DON’T BE A DILETTANTE. Don’t just do a portfolio of things. Whatever you get involved with, have accountability and consequence. Drive it.
FIND PEOPLE WHO HAVE VITALITY. Surround yourself with them; engage with them. Often they will be younger.
APPLY YOUR GIFTS. Figure out what you are uniquely good at, what sets you apart. And understand the things inside you that give you a sense of purpose. Then apply them.
DON’T WASTE TIME WORRYING ABOUT THE FUTURE. Allow serendipity to play a role. Most of the turning points in life cannot be predicted or controlled.
Bill usually did not take compensation for his work as a coach. When he first showed up at Dan Rosensweig’s office, he told Dan, “I don’t take cash, I don’t take stock, and I don’t take shit.” He repeatedly declined offers of compensation for his work at Google, and when he finally accepted some stock, he donated it all to charity. This is not normal; most advisors to companies get paid in stock or cash. But Bill felt he had been amply compensated throughout his business career, and now he wanted to give back. As he told Ron Johnson, CEO of Enjoy, after Ron had stepped down from his CEO job at JCPenney in 2013, “If you’ve been blessed, be a blessing.” Bill was a blessing.

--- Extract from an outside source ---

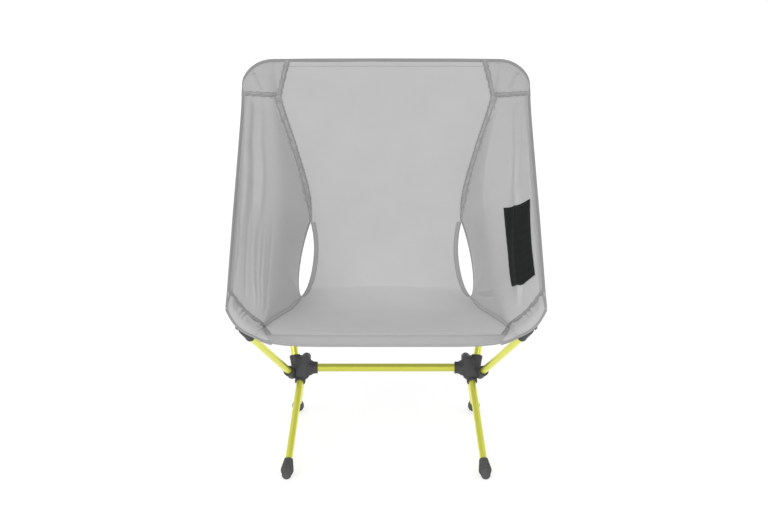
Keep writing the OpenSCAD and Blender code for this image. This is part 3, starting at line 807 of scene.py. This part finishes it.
def opening_bindings(side_name, side, wing):
    """Bound edges of the side opening."""
    t_values = np.linspace(OPEN_FROM + 0.001, OPEN_TO - 0.001, 160)
    edge_x = spline(SEAM, t_values)[..., 0] - OPEN_BACK * opening(t_values)
    run = line_on(folded_panel, 1 - 0.0036 / edge_x, t_values)
    tape, back_sewn = tape_along(f"{side_name}_back_tape", run, 0.0085, side, (-0.0030,), 0.0012, half=0.0010,
                                 crown=0.0003)
    sew(tape, "panel", "binding_tape", f"{side_name}_back_binding")
    run = line_on(wing, 0.0022 / wing_span(t_values), t_values)
    tape, wing_sewn = tape_along(f"{side_name}_wing_tape", run, 0.0056, side, (0.0018,), 0.0012, half=0.0010,
                                 crown=0.0003)
    sew(tape, side_name, "binding_tape", f"{side_name}_wing_binding")
    return back_sewn + wing_sewn


def top_patch(side_name, side, wing):
    """Reinforcing patch over the top corner, with its gathered border."""

    def patch(a, b):
        """a from the inner edge on the panel, over the seam at 0.2, to the free edge; b from the top down."""
        a, b = arrays(a, b)
        inner = np.clip(1 - a / 0.2, 0, 1) * (PATCH_IN - (PATCH_IN - 0.001) * b)
        on_panel = folded_panel(1 - inner / spline(SEAM, np.zeros_like(b))[..., 0], PATCH_LOW * b)
        s = np.clip((a - 0.2) / 0.8, 0, 1)
        low = PATCH_LOW - 0.050 * np.clip(s, 0, 1) ** 2
        return np.where((a < 0.2)[..., None], on_panel, wing(s, low * b))

    grid_a, grid_b = unit_grid(150, 60)
    points = patch(grid_a, grid_b)
    normal = normals(patch, np.clip(grid_a, 0.01, 0.99), grid_b, 0.012)
    puff = 0.0007 + 0.0018 * (smooth(grid_a / 0.1) * smooth((1 - grid_b) / 0.2) * smooth((1 - grid_a) / 0.12)
                              * smooth((grid_b - 0.06) / 0.2))
    dart = np.exp(-(((grid_a - 0.62 + 0.10 * grid_b) * 0.085) / 0.0030) ** 2)
    dart = dart * smooth(grid_b / 0.3) * smooth((0.92 - grid_b) / 0.2)
    gathers = np.sin(grid_a * 95 + 2 * np.sin(grid_a * 17)) * smooth((grid_b - 0.72) / 0.28)
    pulls = np.sin(grid_b * 42 + 2 * np.sin(grid_b * 9)) * smooth((0.16 - grid_a) / 0.16)
    lift = puff - 0.0022 * dart + 0.0004 * gathers + 0.0005 * pulls
    uvs = np.stack([grid_a * 0.09, grid_b * 0.065], -1)
    piece = cloth_sheet(f"{side_name}_corner_patch", points + normal * lift[..., None], uvs, side)
    sew(piece, side_name, "patch_fabric", f"{side_name}_top_patch")

    inner_run = line_on(patch, np.full(60, 0.015), np.linspace(0.03, 1, 60), 0.0016, 0.012)
    lower_run = line_on(patch, np.linspace(0.0, 0.965, 120), np.full(120, 0.96), 0.0014, 0.012)
    sewn = []
    for part, run in (("inner", inner_run), ("lower", lower_run)):
        border, rows = tape_along(f"{side_name}_patch_{part}", run, 0.0092, side, (-0.0024, 0.0022), 0.0013,
                                  half=0.0010, pucker=0.0005, wave=0.0007)
        sew(border, side_name, "patch_fabric", material="border")
        sewn += rows
    return sewn


def front_pocket(side_name, side, wing):
    """The layer of the front pocket that shows, from its gathered upper edge to the cut corner."""

    def pocket(a, b):
        """a from the free edge across the wing to its seam, then on to the panel; b from the top down."""
        a, b = arrays(a, b)
        s = np.clip(1 - a / POCKET_SEAM, 0, 1)
        upper = POCKET_TOP + 0.020 * np.sin(np.pi * np.clip(1 - s, 0, 1))
        on_wing = wing(s, upper + (1 - upper) * b)
        over = np.clip((a - POCKET_SEAM) / 0.2, 0, 1)
        start = POCKET_TOP + 0.082 * over
        on_panel = folded_panel(1 - 0.145 * over, start + (1 - start) * b)
        return np.where((a > POCKET_SEAM)[..., None], on_panel, on_wing)

    grid_a, grid_b = unit_grid(160, 50)
    points = pocket(grid_a, grid_b)
    normal = -normals(pocket, np.clip(grid_a, 0.01, 0.99), grid_b, 0.012)
    puff = 0.0008 + (0.0042 * np.sin(np.pi * np.clip(grid_b, 0, 1) ** 1.4) ** 1.5
                     * smooth(grid_a / 0.15) * smooth((1 - grid_a) / 0.2))
    gathers = np.sin(grid_a * 52 + 2.3 * np.sin(grid_a * 17) + 3 * grid_b) * smooth((0.75 - grid_b) / 0.6)
    lift = puff + 0.0011 * gathers
    points = points + normal * lift[..., None]
    uvs = np.stack([grid_a * 0.085, grid_b * 0.05], -1)
    piece = cloth_sheet(f"{side_name}_pocket_face", points[:, ::-1], uvs[:, ::-1], side)
    sew(piece, side_name, "patch_fabric")

    line, normal = line_on(pocket, np.linspace(0.01, 0.93, 150), np.full(150, 0.02), 0.0, 0.012)
    border, sewn = tape_along(f"{side_name}_pocket_border", (line - normal * 0.0014, -normal), 0.0080, side,
                              (-0.0022, 0.0022), 0.0014, half=0.0010, pucker=0.0005, wave=0.0007)
    sew(border, side_name, "patch_fabric", material="border")
    line, normal = line_on(pocket, np.linspace(0.015, 0.985, 160), np.full(160, 0.97), 0.0, 0.012)
    hem, _ = tape_along(f"{side_name}_pocket_hem", (line, -normal), 0.0056, side, half=0.0015, pucker=0.0001)
    sew(hem, side_name, "patch_fabric", material="edge")
    return sewn


for side_name, side in SIDES.items():
    threads = []
    for make in (side_seams, free_edge, opening_bindings, top_patch, front_pocket):
        threads += make(side_name, side, WINGS[side_name])
    sew(stitches(f"{side_name}_stitching", threads, side), side_name, "seam_fabric", material="thread")

# Hems across the top and the front
top_line = np.linspace(-1, 1, 240)
run = line_on(folded_panel, top_line, np.full_like(top_line, 0.0105))
hem, sewn = tape_along("top_hem_band", run, 0.0150, 1.0, (-0.0058, 0.0058), 0.0009, half=0.0007,
                       pucker=0.00006)
sew(hem, "panel", "hem_fabric", "top_hem", material="seat_fabric")
sew(stitches("top_stitching", sewn), "panel", "seam_fabric", material="thread")
for side_name, side in SIDES.items():
    half_top = np.linspace(0, 1, 140)
    runs = [line_on(folded_panel, half_top, np.full_like(half_top, 0.0036)),
            line_on(WINGS[side_name], np.linspace(0.02, 0.985, 100), np.full(100, 0.0036))]
    tape, _ = tape_along(f"{side_name}_top_tape", join(runs), 0.0064, side, half=0.0019)
    sew(tape, side_name, "hem_fabric", material="edge")
front_line = np.linspace(-0.99, 0.99, 240)
run = line_on(folded_panel, front_line, np.full_like(front_line, 0.982))
hem, sewn = tape_along("front_hem_band", run, 0.0180, 1.0, (-0.0070, 0.0062), 0.0010, half=0.0009,
                       pucker=0.00006)
sew(hem, "panel", "hem_fabric", "front_hem", material="front_hem")
sew(stitches("front_stitching", sewn), "panel", "seam_fabric", material="thread")
run = line_on(folded_panel, front_line, np.full_like(front_line, 0.9965))
tape, _ = tape_along("front_edge_tape", run, 0.0040, 1.0, half=0.0015)
sew(tape, "panel", "hem_fabric", material="edge")


# ---------------------------------------------------------------- label
LABEL_WIDTH, LABEL_HEIGHT = 0.055, 0.135
# Its upper and lower edge on the right wing: places along the edge, across the wing there, along the wing
LABEL_TOP = ((0.0, 0.49, 1.0), (0.93, 0.81, 0.68), (0.51, 0.50, 0.47))
LABEL_LOW = ((0.0, 0.49, 1.0), (0.86, 0.61, 0.52), (0.83, 0.82, 0.79))


def label(a, b):
    """a from the outer edge over the ridge to the inner edge, b from the top down, on the right wing."""
    a, b = arrays(a, b)
    ends = [(np.interp(a, row[0], row[1]), np.interp(a, row[0], row[2])) for row in (LABEL_TOP, LABEL_LOW)]
    s, t = (top + (low - top) * b for top, low in zip(*ends))
    return WINGS["right"](s + 0.05 * a * np.sin(np.pi * b), t)


grid_a, grid_b = unit_grid(60, 130)
points = label(grid_a, grid_b)
normal = -normals(label, grid_a, grid_b, 0.01)
edge_in = np.minimum(np.minimum(grid_a, 1 - grid_a) * LABEL_WIDTH,
                     np.minimum(grid_b, 1 - grid_b) * LABEL_HEIGHT)
lift = 0.0014 - 0.0006 * np.exp(-((edge_in - 0.0025) / 0.0010) ** 2)
lift = lift + 0.00015 * np.sin(grid_b * 60 + 3 * grid_a)
points = points + normal * lift[..., None]
uvs = np.stack([grid_a * LABEL_WIDTH, grid_b * LABEL_HEIGHT], -1)
piece = cloth_sheet("plain_label", points[:, ::-1], uvs[:, ::-1], 1.0, 0.0009)
sew(piece, "right", "woven_label", "side_label")
corners = [(0.045, 0.019), (0.955, 0.019), (0.955, 0.981), (0.045, 0.981)]
runs = []
for (a, b), (next_a, next_b) in zip(corners, corners[1:] + corners[:1]):
    line, normal = line_on(label, np.linspace(a, next_a, 80), np.linspace(b, next_b, 80), 0.0, 0.01)
    runs.append((line - normal * 0.0014, -normal))
sewing = stitches("label_stitching", runs, pitch=0.0028, radius=0.00024)
sew(sewing, "right", "woven_label", material="label_thread")


# ---------------------------------------------------------------- pocket sleeves over the pole tips
def sleeve(name, tip, direction, wall_side, radius, length, reach, side):
    """Cloth channel over a pole tip: a round wall, closed beyond the tip, with cheeks towards the seat."""
    across = unit(np.cross(wall_side, direction))
    outward = np.cross(direction, across)
    rows, columns = 60, 61
    along = np.sin(np.pi / 2 * np.linspace(0, 1, rows))
    x = np.linspace(-1, 1, columns)
    arc = math.pi * radius / 2
    total = arc + reach
    place = x * total
    angle = np.clip(place / radius, -math.pi / 2, math.pi / 2)
    cheek = np.maximum(np.abs(place) - arc, 0)
    shape_x = np.sin(angle) * radius + np.sign(x) * cheek * 0.12
    shape_y = np.cos(angle) * radius - cheek
    z = -length + (length + 0.0028) * along
    close = np.sqrt(np.clip(1 - np.clip((z + 0.0057) / 0.0085, 0, 1) ** 2, 0.0, 1))
    puckered = 1 + 0.02 * np.sin(along * 40)
    scale = (close * puckered)[:, None]
    height = np.where(shape_y > 0, shape_y, 0)[None, :] * scale + np.minimum(shape_y, 0)[None, :]
    points = (tip[None, None] + across * (shape_x[None, :] * scale)[..., None]
              + outward * height[..., None] + direction * z[:, None, None])
    uvs = np.stack(np.broadcast_arrays(place[None, :], z[:, None]), -1)
    return cloth_sheet(name, points, uvs, side, 0.0009)


LIFT = unit(np.array((0.0, *BACK_DIRECTION[1:])))
for side_name, side in SIDES.items():
    piece = sleeve(f"{side_name}_top_sleeve", BACK_TIP, BACK_DIRECTION, (0, 1, 0), 0.0108, 0.038, 0.0115,
                   side)
    sew(piece, side_name, "patch_fabric", f"{side_name}_top_pocket")
    piece = sleeve(f"{side_name}_front_sleeve", ARM_TIP, ARM_DIRECTION, LIFT, 0.0082, 0.014, 0.001, side)
    sew(piece, side_name, "patch_fabric", f"{side_name}_front_pocket")


# ---------------------------------------------------------------- camera, floor and light
# The camera stands in front of the chair and looks down at it, as fitted to the photo
CAMERA_PLACE, CAMERA_LENS, LOOKS_DOWN = (-0.0036, -3.002, 1.114), 84.75, 14.74
FLOOR_HALF, WALL_RADIUS, WALL_HEIGHT, WALL_SIDES = 30, 25, 6, 96
# Suns: name, turn in degrees, strength, softness in degrees
SUNS = (("key", (70, 0, -26), 1.42, 35), ("fill", (58, 0, 20), 0.6, 35))


def build_stage():
    scene = bpy.context.scene
    camera_data = bpy.data.cameras.new("camera")
    camera_data.lens = CAMERA_LENS
    camera_data.sensor_width = 36
    camera_data.clip_end = 100
    camera = bpy.data.objects.new("camera", camera_data)
    camera.location = CAMERA_PLACE
    camera.rotation_euler = (math.radians(90 - LOOKS_DOWN), 0, 0)
    scene.collection.objects.link(camera)
    scene.camera = camera

    corners = [(x * FLOOR_HALF, y * FLOOR_HALF, 0) for x, y in ((-1, -1), (1, -1), (1, 1), (-1, 1))]
    floor = new_object("floor", corners, [(0, 1, 2, 3)])
    material, nodes, links, shader = new_material("floor")
    shader.inputs["Base Color"].default_value = (0.45, 0.45, 0.45, 1)
    shader.inputs["Roughness"].default_value = 0.95
    shader.inputs["Specular IOR Level"].default_value = 0.1
    shader.inputs["Emission Color"].default_value = (1, 1, 1, 1)
    shader.inputs["Emission Strength"].default_value = 0.65
    floor.data.materials.append(material)

    angles = np.linspace(0, 2 * np.pi, WALL_SIDES, endpoint=False)
    ring = np.stack([WALL_RADIUS * np.cos(angles), WALL_RADIUS * np.sin(angles), np.zeros(WALL_SIDES)], -1)
    wall = new_object("backdrop", np.concatenate([ring, ring + (0, 0, WALL_HEIGHT)]),
                      [(k, (k + 1) % WALL_SIDES, WALL_SIDES + (k + 1) % WALL_SIDES, WALL_SIDES + k)
                       for k in range(WALL_SIDES)])
    wall.data.materials.append(material)

    world = bpy.data.worlds.new("studio")
    world.use_nodes = True
    nodes, links = world.node_tree.nodes, world.node_tree.links
    place, split = nodes.new("ShaderNodeTexCoord"), nodes.new("ShaderNodeSeparateXYZ")
    links.new(place.outputs["Generated"], split.inputs["Vector"])
    upwards = ramp(nodes, links, split.outputs["Z"], 0.0, 1.0, 0.3, 1.0)
    colour_mix(nodes, links, upwards, grey(0.54), grey(0.80), nodes["Background"].inputs["Color"])
    scene.world = world
    scene.view_settings.view_transform = "Standard"

    for name, angles, strength, size in SUNS:
        data = bpy.data.lights.new(name, "SUN")
        data.energy = strength
        data.angle = math.radians(size)
        light = bpy.data.objects.new(name, data)
        light.rotation_euler = tuple(math.radians(a) for a in angles)
        scene.collection.objects.link(light)


build_stage()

When asked about his habit of eschewing compensation, Bill would say that he had a different way of measuring his impact, his own kind of yardstick. I look at all the people who’ve worked for me or who I’ve helped in some way, he would say, and I count up how many are great leaders now. That’s how I measure success.
We interviewed more than eighty great leaders in working on this book, all of whom credit Bill with playing a major role in their success, and there are more we missed. Bill’s yardstick is looking pretty good.
We hope that in reading this book you have picked up some principles on how to be a better manager and coach. We hope that you are thinking about how to make your team great, and how you can propel yourself to be great, to go beyond your self-imposed limits. We hope that you will become another leader on Bill’s yardstick. Because the world faces many challenges, and they can only be solved by teams. Those teams need coaches.